As for their political stance, I have more than a little sympathy with it. While the Canadian Constitution is supposed to guarantee that English and French Canadians are two equal peoples within the Confederation, in practice the French Canadians have been a subject people through most of Canadian history. If they go to a little trouble to assert their own nationhood and to try to ensure that their nation and culture thrive, I think that is understandable. (Of course I don't support the use of violence towards those ends, as did the FLQ back in the 1970s. Thankfully that sort of militarism seems to be in the past now.)
In any case I doubt that Harper's moves in support of the monarchy (which I applaud) have anything to do with the Québecois, and I hope that they do not take it that way.
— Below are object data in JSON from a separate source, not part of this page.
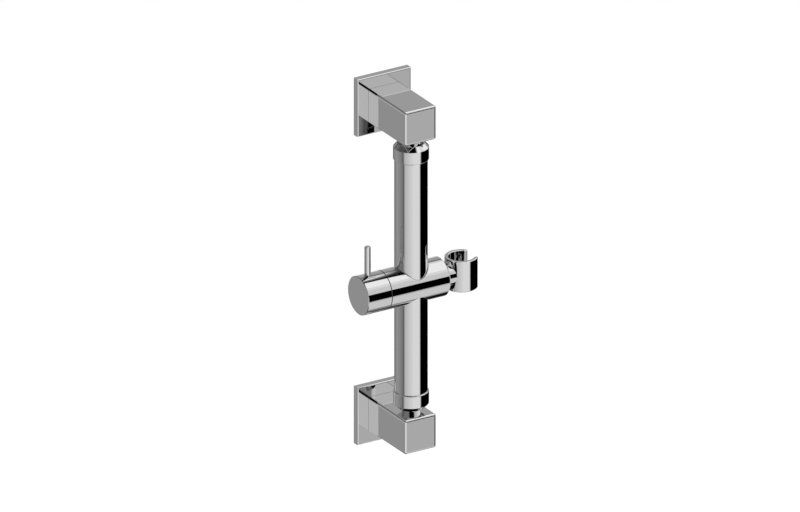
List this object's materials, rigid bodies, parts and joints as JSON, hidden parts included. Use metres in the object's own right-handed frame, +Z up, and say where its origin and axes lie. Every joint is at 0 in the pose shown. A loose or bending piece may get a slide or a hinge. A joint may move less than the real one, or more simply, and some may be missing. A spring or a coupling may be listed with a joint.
{
  "type": "shower slide rail",
  "caption": "Wall-mounted shower slide rail: a round bar between square brackets, with a clamping slider, lever knob and C-shaped hand shower holder.",
  "frame": {"origin": "centre of the lower bracket's wall face", "axes": "+Z up along the bar, +Y into the wall, +X from the knob towards the hand shower holder"},
  "size_m": [0.119, 0.0707, 0.3558],
  "materials": {
    "chrome": "polished",
    "steel": "plain",
    "brass": "machined",
    "nylon": "moulded",
    "rubber": "moulded"
  },
  "bodies": {
    "rail": {"bar_tube": "chrome", "lower_flange": "chrome", "lower_wall_base": "steel", "lower_arm": "chrome", "lower_grub_screw": "steel", "lower_spigot": "chrome", "lower_end_cap": "chrome", "lower_tube_plug": "brass", "lower_plug_seal": "rubber", "upper_flange": "chrome", "upper_wall_base": "steel", "upper_arm": "chrome", "upper_grub_screw": "steel", "upper_spigot": "chrome", "upper_end_cap": "chrome", "upper_tube_plug": "brass", "upper_plug_seal": "rubber"},
    "liner": {"glide_liner": "nylon"},
    "slider": {"slider_body": "chrome", "seam_washer": "nylon", "friction_washer": "nylon", "spring_washer": "steel", "pivot_screw": "steel"},
    "knob": {"knob": "chrome", "clamp_screw": "steel", "screw_clip": "steel", "lever_pin": "chrome"},
    "shoe": {"clamp_shoe": "brass"},
    "holder": {"hand_shower_holder": "chrome"}
  },
  "joints": [
    {"name": "slider_slide", "type": "slide", "parent": "rail", "child": "liner", "axis": [0, 0, 1], "range_m": [-0.085, 0.1025]},
    {"name": "slider_swivel", "type": "hinge", "parent": "liner", "child": "slider", "pos_m": [0, -0.0525, 0.1412], "axis": [0, 0, 1], "range_deg": [-45, 45]},
    {"name": "knob_turn", "type": "hinge", "parent": "slider", "child": "knob", "pos_m": [0, -0.0525, 0.1412], "axis": [1, 0, 0], "range_deg": [0, 90]},
    {"name": "shoe_press", "type": "slide", "parent": "slider", "child": "shoe", "axis": [1, 0, 0], "range_m": [-0.00051, 0]},
    {"name": "holder_turn", "type": "hinge", "parent": "slider", "child": "holder", "pos_m": [0.0523, -0.0525, 0.1412], "axis": [1, 0, 0], "continuous": true}
  ],
  "couplings": [
    {"joint": "shoe_press", "follows": "knob_turn", "m_per_rad": -0.00031831}
  ]
}
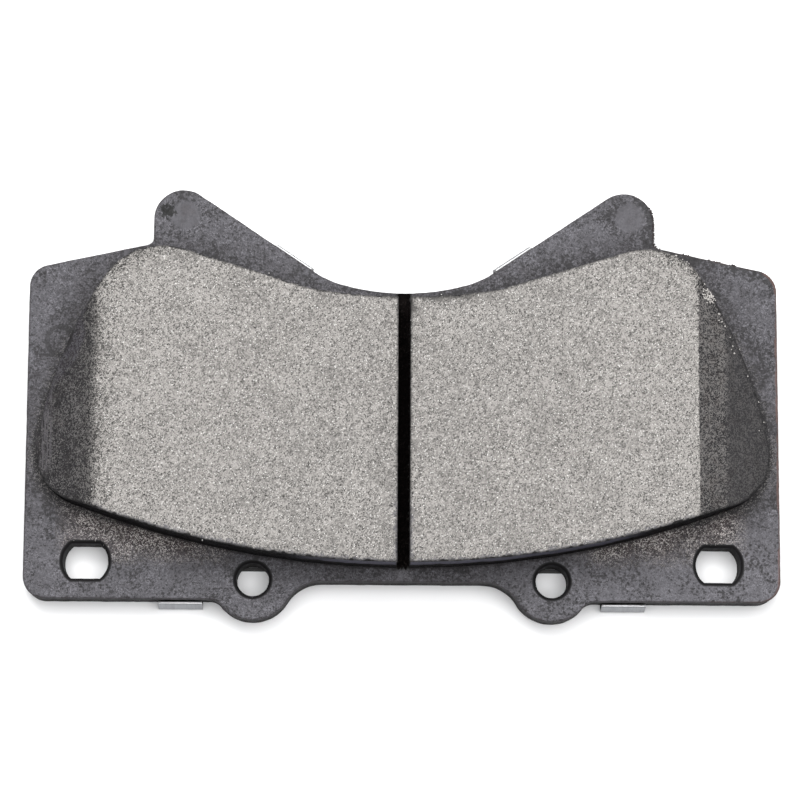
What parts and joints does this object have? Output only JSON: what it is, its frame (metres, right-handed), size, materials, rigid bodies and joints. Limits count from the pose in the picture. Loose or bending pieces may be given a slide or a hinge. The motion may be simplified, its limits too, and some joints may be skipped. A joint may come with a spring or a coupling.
{
  "type": "disc brake pad",
  "caption": "Front disc brake pad for a fixed caliper: eared steel backing plate, split friction block with end chamfers, clip-on noise shims.",
  "frame": {"origin": "middle of the pad in length and height, on the rear face of the outer shim", "axes": "+X along the pad, +Y towards the hub (the concave side with the ears), +Z out of the friction face"},
  "size_m": [0.152, 0.088, 0.018],
  "materials": {
    "coated_steel": "matte",
    "cured_adhesive": "matte",
    "underlayer": "matte",
    "friction_mix": "matte",
    "shim_steel": "satin",
    "damping_rubber": "matte",
    "stainless": "satin"
  },
  "bodies": {
    "root": {"backing_plate": "coated_steel", "bond_film_left": "cured_adhesive", "bond_film_right": "cured_adhesive", "underlayer_left": "underlayer", "underlayer_right": "underlayer", "friction_left": "friction_mix", "friction_right": "friction_mix", "inner_shim_core": "shim_steel", "inner_shim_front_rubber": "damping_rubber", "inner_shim_rear_rubber": "damping_rubber", "outer_shim": "stainless"}
  },
  "joints": []
}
The Queen is their sovereign just as much as she is that of the Anglophones.
They have good reason to dislike the anglophones - prior to the conquest they were on the front lines of the French colonial efforts in North America and since then they've been occupied, only more recently becoming second-class equals with their conquerors via the dominion's establishment. Elizabeth II is my sovereign, but I can understand why Quebec wants independence.
I have been there on a number of occasions and can't remember a trip where I didn't get the feeling that my presence was at best tolerated and that they were looking down their noses at me.
Your prejudice stinks to high heaven. Having grown up an English-speaker in the heart of francophone Quebec, and in my early adulthood having moved to very anglophone Ottawa, I have been on the receiving end of both kinds of racism: the Quebec anti-English kind and the Anglo anti-Quebec kind. Believe me, the latter is far more ugly and vicious than the former. Anglophones are only too eager to vent their contempt and hatred for Quebecers at the slightest opportunity, as you have just demonstrated in this surprisingly petty and spiteful post.